Stated problem
The listing beneath should be written out in full, exactly as shown.
········
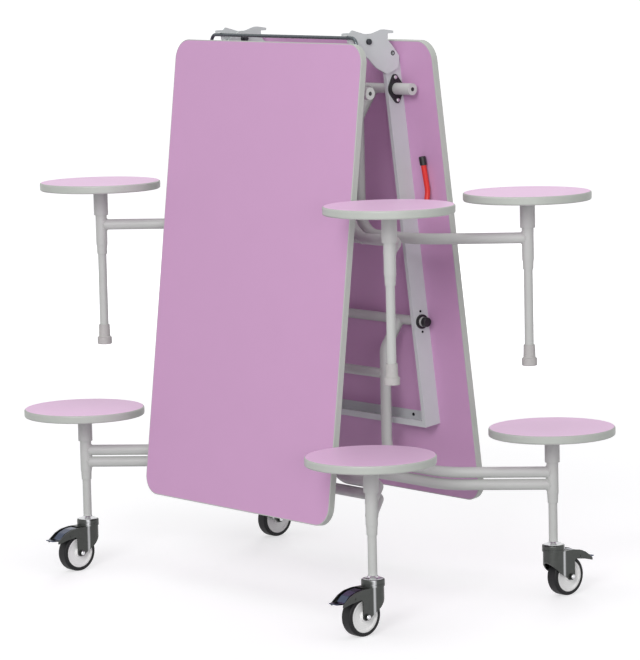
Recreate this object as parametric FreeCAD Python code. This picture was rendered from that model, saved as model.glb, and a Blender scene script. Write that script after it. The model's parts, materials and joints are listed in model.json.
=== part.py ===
import FreeCAD, Part
import math
import os

# A mobile folding table with eight stool seats, folded upright. Millimetres, +Z up, floor at Z = 0.
# X runs along the centre hinge. The front half lies at -Y and the rear half at +Y.
# Everything is drawn for the rear half. The front half is the same pieces half a turn round Z.
# Heights of the seat frames are given as they stand on the floor. An upper frame is the same frame
# lifted by the distance between the two pivots.

# ---- table panels ----
TABLE_HEIGHT = 732.0          # top face above the floor, unfolded
PANEL_LENGTH = 1194.0         # from the hinge side to the far end
PANEL_WIDTH = 748.0
PANEL_THICK = 18.0
PANEL_CORNER = 50.0
LIP_THICK = 2.5               # edge lipping round a panel
LIP_ROUNDING = 1.2
CLOSED_LEAN = 7.025           # degrees between a folded panel and the vertical

# ---- centre hinge ----
HINGE_SETBACK = 13.0          # panel edge to hinge line, along the panel
HINGE_DROP = 119.0            # top face to hinge line, through the panel
HINGE_BOLT_RADIUS = 6.0
HINGE_HEAD_RADIUS = 7.5
HINGE_HEAD_HEIGHT = 7.0
HINGE_HEAD_ROUNDING = 2.5
HINGE_NUT = 19.0              # across flats
HINGE_POINT = 2.0             # bolt end past its nut
HINGE_PLATE = 5.0
PLATE_CLEARANCE = 1.0         # horned plate to the web of the front rail
WASHER_RADIUS = 11.0
FRONT_EYE = 18.0              # half width of the plain hinge plate round its bolt
PLATE_HOLE_S = 28.0
PLATE_HOLE_RADIUS = 4.5

# ---- rails under the panels ----
RAIL_INSET = 124.0            # panel's side to the outer face of a side rail's web
RAIL_DEPTH = 50.0
RAIL_FLANGE = 19.0            # against the panel
RAIL_LIP = 11.0               # free edge
RAIL_WALL = 3.0
RAIL_START = 7.0              # along the panel from its hinge side
RAIL_END = 998.0
RAIL_MITRE = 34.0             # length of the slanted end, from half depth to the panel
RAIL_RELIEF = 62.0            # end of the cut in the free flange beside the hinge
CROSS_FLANGE = 26.0           # flange of the cross channel against the panel
CROSS_LIP = 16.0
CROSS_HOLE_X = 152.6
CROSS_HOLE_RADIUS = 2.5

# ---- pivots of the seat frames ----
UPPER_PIVOT_S = 119.0         # along the panel from its hinge side
LOWER_PIVOT_S = 723.0
PIVOT_RADIUS = 12.5
TUBE_WALL = 2.0
RUNNING_FIT = 0.05            # radial clearance of a shaft that turns in its bore
UPPER_TUBE_PROUD = 91.0       # tube end past the rail's web, with no shift
LOWER_TUBE_PROUD = 7.0        # tube end past the bush
FRAME_SHIFT = -25.0           # middle of a rear frame along X
SLEEVE_WALL = 2.5
TUBE_PLUG = 4.0               # plug flush with the end of an upper tube
TUBE_PLUG_HOLE = 4.0
END_CAP_LENGTH = 13.0
END_CAP_PLUG = 8.0
END_CAP_ROUNDING = 2.0
BUSH_FLANGE = 5.0
BUSH_WALL = 4.0               # barrel round the tube
BUSH_RIM = 7.5                # rhombic flange past the barrel
BUSH_EAR = 8.2
BUSH_SCREW_SPACING = 57.6
BUSH_SCREW_RADIUS = 2.5
BUSH_SCREW_HEAD = 4.8
BUSH_SCREW_HEIGHT = 3.2
LOWER_BUSH_RIM = 2.0
LOWER_HOLE_SPACING = 54.0
LOWER_HOLE_RADIUS = 3.0
SIDE_CLEARANCE = 0.4          # between parts that turn side by side

# ---- seat frames ----
FRAME_RADIUS = 14.0
CROSS_RADIUS = 12.5
UPRIGHT_CLEARANCE = 1.0       # upright to the rail's flange, unfolded
RUN_INSET = 52.0              # uprights inward of the pivot
UPRIGHT_START = 3.0           # upright's end from the pivot's axis, inside its tube
SWAN_DROP = 72.0              # height over which an upright steps inward
SWAN_RADIUS = 42.0
KNEE_RADIUS = 65.0
ELBOW_RADIUS = 120.0
ARM_DROP = 115.5              # seat top to the arm's middle
STACK_GAP = 3.5               # between the two arm tubes of a lower frame
SECOND_CROSS_DROP = 137.0     # below the pivot

# ---- seat posts ----
POST_X = 584.0
POST_OUT = 136.4              # outward of the pivot
SEAT_HEIGHT = 436.0
SEAT_RADIUS = 160.0
SEAT_THICK = 21.0
SEAT_BAND = 3.0
SEAT_ROUNDING = 4.0
MOUNT_RADIUS = 62.0
MOUNT_THICK = 4.0
COLLAR_WALL = 7.75
SOCKET_WALL = 3.75
SOCKET_LOW_WALL = 1.95
SOCKET_ABOVE = 25.5           # socket top above the arm's middle
SOCKET_LENGTH = 104.0
SOCKET_NARROW = 26.0          # length of the narrowed end
SOCKET_STEP = 8.0
LEG_RADIUS = 11.25
LEG_WALL = 1.75
LEG_GAP = 2.0                 # leg's end to the bottom of its collar's bore
FOOT_LIFT = 0.5               # rubber foot above the floor when the table is open
FOOT_HEIGHT = 52.0
FOOT_WALL = 7.75
FOOT_BAND = 20.0
FOOT_NECK_WALL = 3.75
FOOT_SOLE = 9.0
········
Full answer
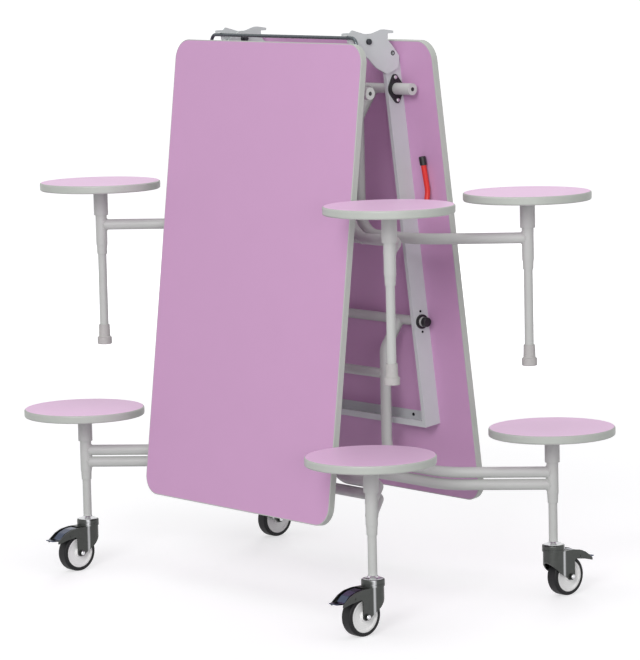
Recreate this object as parametric FreeCAD Python code. This picture was rendered from that model, saved as model.glb, and a Blender scene script. Write that script after it. The model's parts, materials and joints are listed in model.json.
=== part.py ===
import FreeCAD, Part
import math
import os

# A mobile folding table with eight stool seats, folded upright. Millimetres, +Z up, floor at Z = 0.
# X runs along the centre hinge. The front half lies at -Y and the rear half at +Y.
# Everything is drawn for the rear half. The front half is the same pieces half a turn round Z.
# Heights of the seat frames are given as they stand on the floor. An upper frame is the same frame
# lifted by the distance between the two pivots.

# ---- table panels ----
TABLE_HEIGHT = 732.0          # top face above the floor, unfolded
PANEL_LENGTH = 1194.0         # from the hinge side to the far end
PANEL_WIDTH = 748.0
PANEL_THICK = 18.0
PANEL_CORNER = 50.0
LIP_THICK = 2.5               # edge lipping round a panel
LIP_ROUNDING = 1.2
CLOSED_LEAN = 7.025           # degrees between a folded panel and the vertical

# ---- centre hinge ----
HINGE_SETBACK = 13.0          # panel edge to hinge line, along the panel
HINGE_DROP = 119.0            # top face to hinge line, through the panel
HINGE_BOLT_RADIUS = 6.0
HINGE_HEAD_RADIUS = 7.5
HINGE_HEAD_HEIGHT = 7.0
HINGE_HEAD_ROUNDING = 2.5
HINGE_NUT = 19.0              # across flats
HINGE_POINT = 2.0             # bolt end past its nut
HINGE_PLATE = 5.0
PLATE_CLEARANCE = 1.0         # horned plate to the web of the front rail
WASHER_RADIUS = 11.0
FRONT_EYE = 18.0              # half width of the plain hinge plate round its bolt
PLATE_HOLE_S = 28.0
PLATE_HOLE_RADIUS = 4.5

# ---- rails under the panels ----
RAIL_INSET = 124.0            # panel's side to the outer face of a side rail's web
RAIL_DEPTH = 50.0
RAIL_FLANGE = 19.0            # against the panel
RAIL_LIP = 11.0               # free edge
RAIL_WALL = 3.0
RAIL_START = 7.0              # along the panel from its hinge side
RAIL_END = 998.0
RAIL_MITRE = 34.0             # length of the slanted end, from half depth to the panel
RAIL_RELIEF = 62.0            # end of the cut in the free flange beside the hinge
CROSS_FLANGE = 26.0           # flange of the cross channel against the panel
CROSS_LIP = 16.0
CROSS_HOLE_X = 152.6
CROSS_HOLE_RADIUS = 2.5

# ---- pivots of the seat frames ----
UPPER_PIVOT_S = 119.0         # along the panel from its hinge side
LOWER_PIVOT_S = 723.0
PIVOT_RADIUS = 12.5
TUBE_WALL = 2.0
RUNNING_FIT = 0.05            # radial clearance of a shaft that turns in its bore
UPPER_TUBE_PROUD = 91.0       # tube end past the rail's web, with no shift
LOWER_TUBE_PROUD = 7.0        # tube end past the bush
FRAME_SHIFT = -25.0           # middle of a rear frame along X
SLEEVE_WALL = 2.5
TUBE_PLUG = 4.0               # plug flush with the end of an upper tube
TUBE_PLUG_HOLE = 4.0
END_CAP_LENGTH = 13.0
END_CAP_PLUG = 8.0
END_CAP_ROUNDING = 2.0
BUSH_FLANGE = 5.0
BUSH_WALL = 4.0               # barrel round the tube
BUSH_RIM = 7.5                # rhombic flange past the barrel
BUSH_EAR = 8.2
BUSH_SCREW_SPACING = 57.6
BUSH_SCREW_RADIUS = 2.5
BUSH_SCREW_HEAD = 4.8
BUSH_SCREW_HEIGHT = 3.2
LOWER_BUSH_RIM = 2.0
LOWER_HOLE_SPACING = 54.0
LOWER_HOLE_RADIUS = 3.0
SIDE_CLEARANCE = 0.4          # between parts that turn side by side

# ---- seat frames ----
FRAME_RADIUS = 14.0
CROSS_RADIUS = 12.5
UPRIGHT_CLEARANCE = 1.0       # upright to the rail's flange, unfolded
RUN_INSET = 52.0              # uprights inward of the pivot
UPRIGHT_START = 3.0           # upright's end from the pivot's axis, inside its tube
SWAN_DROP = 72.0              # height over which an upright steps inward
SWAN_RADIUS = 42.0
KNEE_RADIUS = 65.0
ELBOW_RADIUS = 120.0
ARM_DROP = 115.5              # seat top to the arm's middle
STACK_GAP = 3.5               # between the two arm tubes of a lower frame
SECOND_CROSS_DROP = 137.0     # below the pivot

# ---- seat posts ----
POST_X = 584.0
POST_OUT = 136.4              # outward of the pivot
SEAT_HEIGHT = 436.0
SEAT_RADIUS = 160.0
SEAT_THICK = 21.0
SEAT_BAND = 3.0
SEAT_ROUNDING = 4.0
MOUNT_RADIUS = 62.0
MOUNT_THICK = 4.0
COLLAR_WALL = 7.75
SOCKET_WALL = 3.75
SOCKET_LOW_WALL = 1.95
SOCKET_ABOVE = 25.5           # socket top above the arm's middle
SOCKET_LENGTH = 104.0
SOCKET_NARROW = 26.0          # length of the narrowed end
SOCKET_STEP = 8.0
LEG_RADIUS = 11.25
LEG_WALL = 1.75
LEG_GAP = 2.0                 # leg's end to the bottom of its collar's bore
FOOT_LIFT = 0.5               # rubber foot above the floor when the table is open
FOOT_HEIGHT = 52.0
FOOT_WALL = 7.75
FOOT_BAND = 20.0
FOOT_NECK_WALL = 3.75
FOOT_SOLE = 9.0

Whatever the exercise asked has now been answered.